▶ What needs to be done: Return the full material exactly.
===== Records for the exercise =====
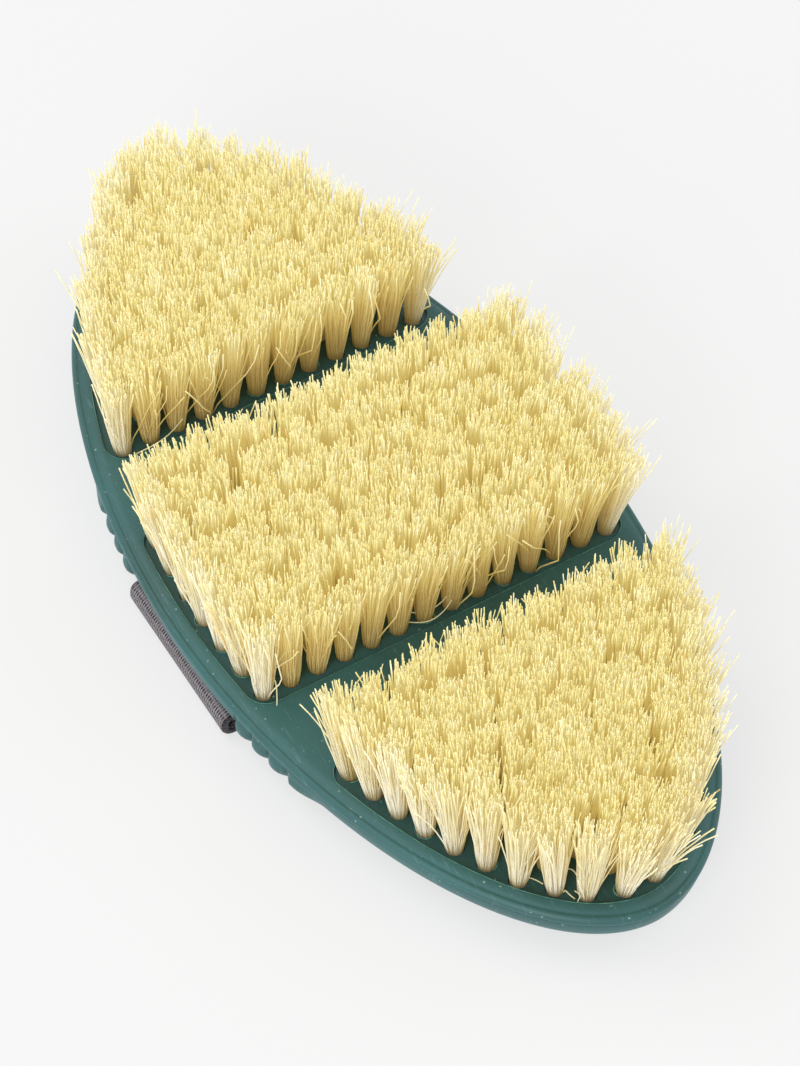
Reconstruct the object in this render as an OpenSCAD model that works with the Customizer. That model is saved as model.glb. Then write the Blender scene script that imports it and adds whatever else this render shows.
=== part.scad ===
// Flexible oval grooming brush with three tuft blocks and an elastic hand strap.
// The brush lies on its back: bristles point to +Z, the long axis is X, toe at -X, heel at +X.
// The origin is the middle of the flat underside of the hand strap, on the resting plane.
// All dimensions are in millimetres.

/* [Body] */
// Length of the rubber body over its rim
body_len = 210.4; // [200:0.2:220]
// Width of the rubber body over its rim
body_w = 99.6; // [96:0.2:104]
// Exponent of the oval outline, 2 is a true ellipse
oval_power = 1.90; // [1.86:0.02:2.0]
// Sides of the oval outline
oval_sides = 96; // [72:24:120]
// Height of the body's back above the resting plane
back_z = 2.1; // [2.0:0.05:2.3]
// Height of the seam between back shell and face tray
seam_z = 10.9; // [10.8:0.1:11.2]
// Height of the tuft plates' upper face
plate_top_z = 12.6; // [12.5:0.1:12.8]
// How far the face tray stands above the tuft plates
lip_h = 0.95; // [0.8:0.05:1.2]
// How far the rim bead stands out from the back shell
bead_out = 1.2; // [0.9:0.1:1.4]

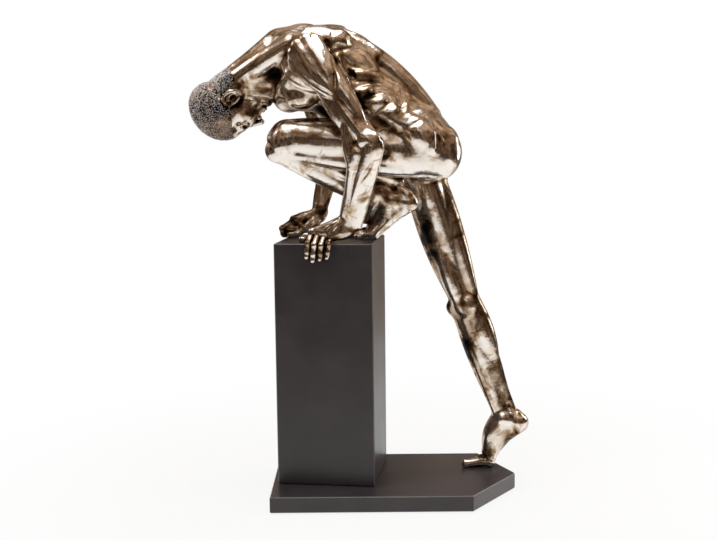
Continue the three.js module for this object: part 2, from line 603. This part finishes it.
// The head hangs face down, its crown towards the lower left.
const HEAD_UP = unit([-0.75, 0, -0.66]);
const HEAD_FACE = unit([0.66, 0, -0.75]);
const HEAD_AXES = [HEAD_FACE, [0, 1, 0], HEAD_UP];
const inHead = (up, face, aside) =>
  add(add(HEAD_CENTRE, times(HEAD_UP, up)), add(times(HEAD_FACE, face), [0, aside, 0]));
const NECK_BASE = [-38, 0, 159];
const SKULL_BASE = inHead(-13, -7, 0);
const eyeSocket = (s) => lump(inHead(-7, 22, s * 8.2), [4.2, 5, 3.4], HEAD_AXES);
const headFlesh = carve(
  blend(2.6, [
    // the skull, the face below it and the jaw
    lump(inHead(6.5, -3.5, 0), [26.5, 21.5, 21.5], HEAD_AXES),
    lump(inHead(-8, 6.5, 0), [18, 17.5, 24], HEAD_AXES),
    strand(inHead(-18, -1, -14), inHead(-29.5, 14, -5), [4.5, 4.6, 5]),
    strand(inHead(-18, -1, 14), inHead(-29.5, 14, 5), [4.5, 4.6, 5]),
    lump(inHead(-29.5, 17.5, 0), [5.4, 6.4, 4.6], HEAD_AXES),
    lump(inHead(-20, 5, 0), [15, 12.5, 9], HEAD_AXES),
    // the brow, the nose, the cheekbones and the lips
    strand(inHead(-3, 21, -9), inHead(-3, 21, 9), [2.6, 3.4, 2.6]),
    strand(inHead(-4.5, 22.5, 0), inHead(-16.4, 28.4, 0), [1.9, 2.2, 3]),
    strand(inHead(-17, 25, -2.4), inHead(-17, 25, 2.4), [2, 2.6, 2]),
    lump(inHead(-12.5, 17.5, -10.5), [5, 4.6, 4.4], HEAD_AXES),
    lump(inHead(-12.5, 17.5, 10.5), [5, 4.6, 4.4], HEAD_AXES),
    strand(inHead(-22.4, 21.8, -4.6), inHead(-22.4, 21.8, 4.6), [1.3, 2.2, 1.3]),
  ]),
  [eyeSocket(-1), eyeSocket(1)],
  1.5,
);
const neckFlesh = blend(3, [
  strand(NECK_BASE, SKULL_BASE, [16.5, 15, 15]),
  strand([-44, 0, 160], inHead(-10, -18, 0), [9, 8, 8]),
  strand([-34, -14, 140], inHead(-12, -8, -15), [4.4, 5, 4.4]),
  strand([-34, 14, 140], inHead(-12, -8, 15), [4.4, 5, 4.4]),
]);

// Each seam is a plane across a limb: the body side keeps what lies before it, the limb what lies beyond.
const seam = (from, to, share) => ({ point: mix(from, to, share), normal: unit(sub(to, from)) });
const SEAMS = {
  neck: seam(NECK_BASE, SKULL_BASE, 0.42),
  leftArm: seam(LEFT_SHOULDER, LEFT_ELBOW, 0.52),
  rightArm: seam(RIGHT_SHOULDER, RIGHT_ELBOW, 0.52),
  leftThigh: seam(LEFT_HIP, LEFT_KNEE, 0.36),
  rightThigh: seam(RIGHT_HIP, RIGHT_KNEE, 0.36),
};
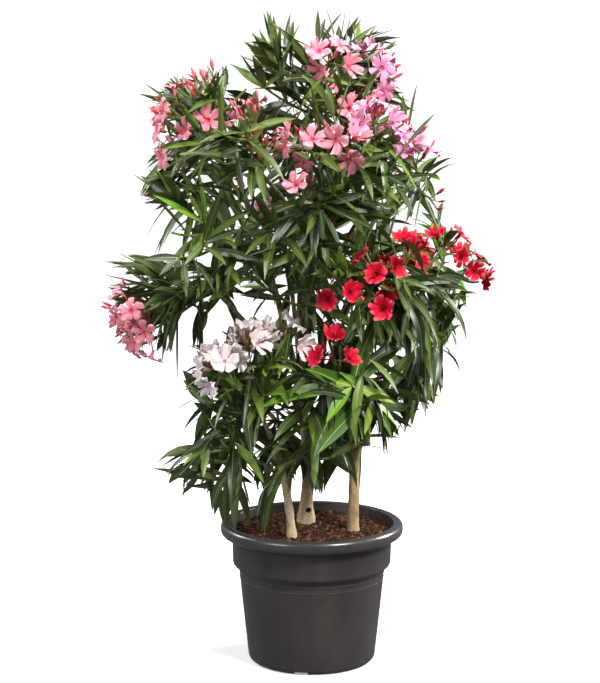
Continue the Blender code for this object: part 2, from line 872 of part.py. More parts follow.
=====
▶ Result of this task:
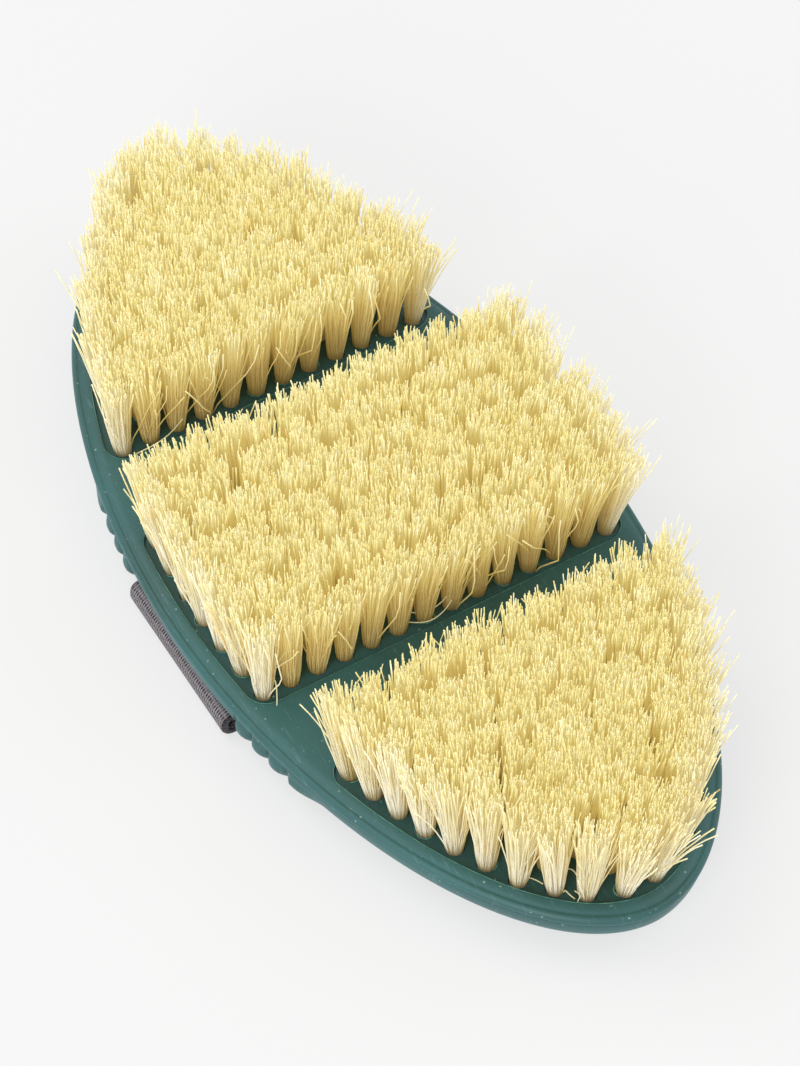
Reconstruct the object in this render as an OpenSCAD model that works with the Customizer. That model is saved as model.glb. Then write the Blender scene script that imports it and adds whatever else this render shows.
=== part.scad ===
// Flexible oval grooming brush with three tuft blocks and an elastic hand strap.
// The brush lies on its back: bristles point to +Z, the long axis is X, toe at -X, heel at +X.
// The origin is the middle of the flat underside of the hand strap, on the resting plane.
// All dimensions are in millimetres.

/* [Body] */
// Length of the rubber body over its rim
body_len = 210.4; // [200:0.2:220]
// Width of the rubber body over its rim
body_w = 99.6; // [96:0.2:104]
// Exponent of the oval outline, 2 is a true ellipse
oval_power = 1.90; // [1.86:0.02:2.0]
// Sides of the oval outline
oval_sides = 96; // [72:24:120]
// Height of the body's back above the resting plane
back_z = 2.1; // [2.0:0.05:2.3]
// Height of the seam between back shell and face tray
seam_z = 10.9; // [10.8:0.1:11.2]
// Height of the tuft plates' upper face
plate_top_z = 12.6; // [12.5:0.1:12.8]
// How far the face tray stands above the tuft plates
lip_h = 0.95; // [0.8:0.05:1.2]
// How far the rim bead stands out from the back shell
bead_out = 1.2; // [0.9:0.1:1.4]

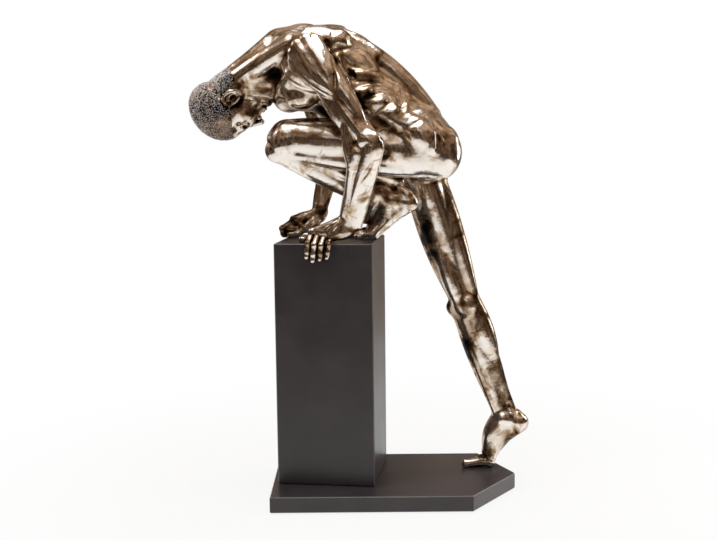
Continue the three.js module for this object: part 2, from line 603. This part finishes it.
// The head hangs face down, its crown towards the lower left.
const HEAD_UP = unit([-0.75, 0, -0.66]);
const HEAD_FACE = unit([0.66, 0, -0.75]);
const HEAD_AXES = [HEAD_FACE, [0, 1, 0], HEAD_UP];
const inHead = (up, face, aside) =>
  add(add(HEAD_CENTRE, times(HEAD_UP, up)), add(times(HEAD_FACE, face), [0, aside, 0]));
const NECK_BASE = [-38, 0, 159];
const SKULL_BASE = inHead(-13, -7, 0);
const eyeSocket = (s) => lump(inHead(-7, 22, s * 8.2), [4.2, 5, 3.4], HEAD_AXES);
const headFlesh = carve(
  blend(2.6, [
    // the skull, the face below it and the jaw
    lump(inHead(6.5, -3.5, 0), [26.5, 21.5, 21.5], HEAD_AXES),
    lump(inHead(-8, 6.5, 0), [18, 17.5, 24], HEAD_AXES),
    strand(inHead(-18, -1, -14), inHead(-29.5, 14, -5), [4.5, 4.6, 5]),
    strand(inHead(-18, -1, 14), inHead(-29.5, 14, 5), [4.5, 4.6, 5]),
    lump(inHead(-29.5, 17.5, 0), [5.4, 6.4, 4.6], HEAD_AXES),
    lump(inHead(-20, 5, 0), [15, 12.5, 9], HEAD_AXES),
    // the brow, the nose, the cheekbones and the lips
    strand(inHead(-3, 21, -9), inHead(-3, 21, 9), [2.6, 3.4, 2.6]),
    strand(inHead(-4.5, 22.5, 0), inHead(-16.4, 28.4, 0), [1.9, 2.2, 3]),
    strand(inHead(-17, 25, -2.4), inHead(-17, 25, 2.4), [2, 2.6, 2]),
    lump(inHead(-12.5, 17.5, -10.5), [5, 4.6, 4.4], HEAD_AXES),
    lump(inHead(-12.5, 17.5, 10.5), [5, 4.6, 4.4], HEAD_AXES),
    strand(inHead(-22.4, 21.8, -4.6), inHead(-22.4, 21.8, 4.6), [1.3, 2.2, 1.3]),
  ]),
  [eyeSocket(-1), eyeSocket(1)],
  1.5,
);
const neckFlesh = blend(3, [
  strand(NECK_BASE, SKULL_BASE, [16.5, 15, 15]),
  strand([-44, 0, 160], inHead(-10, -18, 0), [9, 8, 8]),
  strand([-34, -14, 140], inHead(-12, -8, -15), [4.4, 5, 4.4]),
  strand([-34, 14, 140], inHead(-12, -8, 15), [4.4, 5, 4.4]),
]);

// Each seam is a plane across a limb: the body side keeps what lies before it, the limb what lies beyond.
const seam = (from, to, share) => ({ point: mix(from, to, share), normal: unit(sub(to, from)) });
const SEAMS = {
  neck: seam(NECK_BASE, SKULL_BASE, 0.42),
  leftArm: seam(LEFT_SHOULDER, LEFT_ELBOW, 0.52),
  rightArm: seam(RIGHT_SHOULDER, RIGHT_ELBOW, 0.52),
  leftThigh: seam(LEFT_HIP, LEFT_KNEE, 0.36),
  rightThigh: seam(RIGHT_HIP, RIGHT_KNEE, 0.36),
};
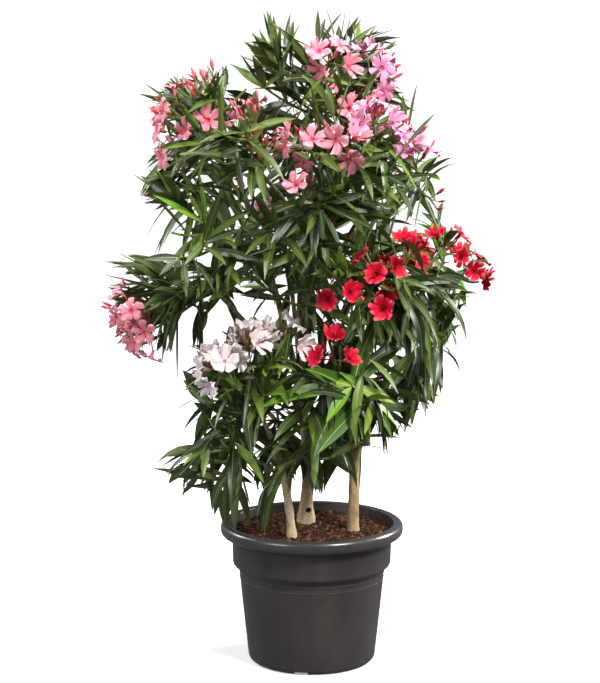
Continue the Blender code for this object: part 2, from line 872 of part.py. More parts follow.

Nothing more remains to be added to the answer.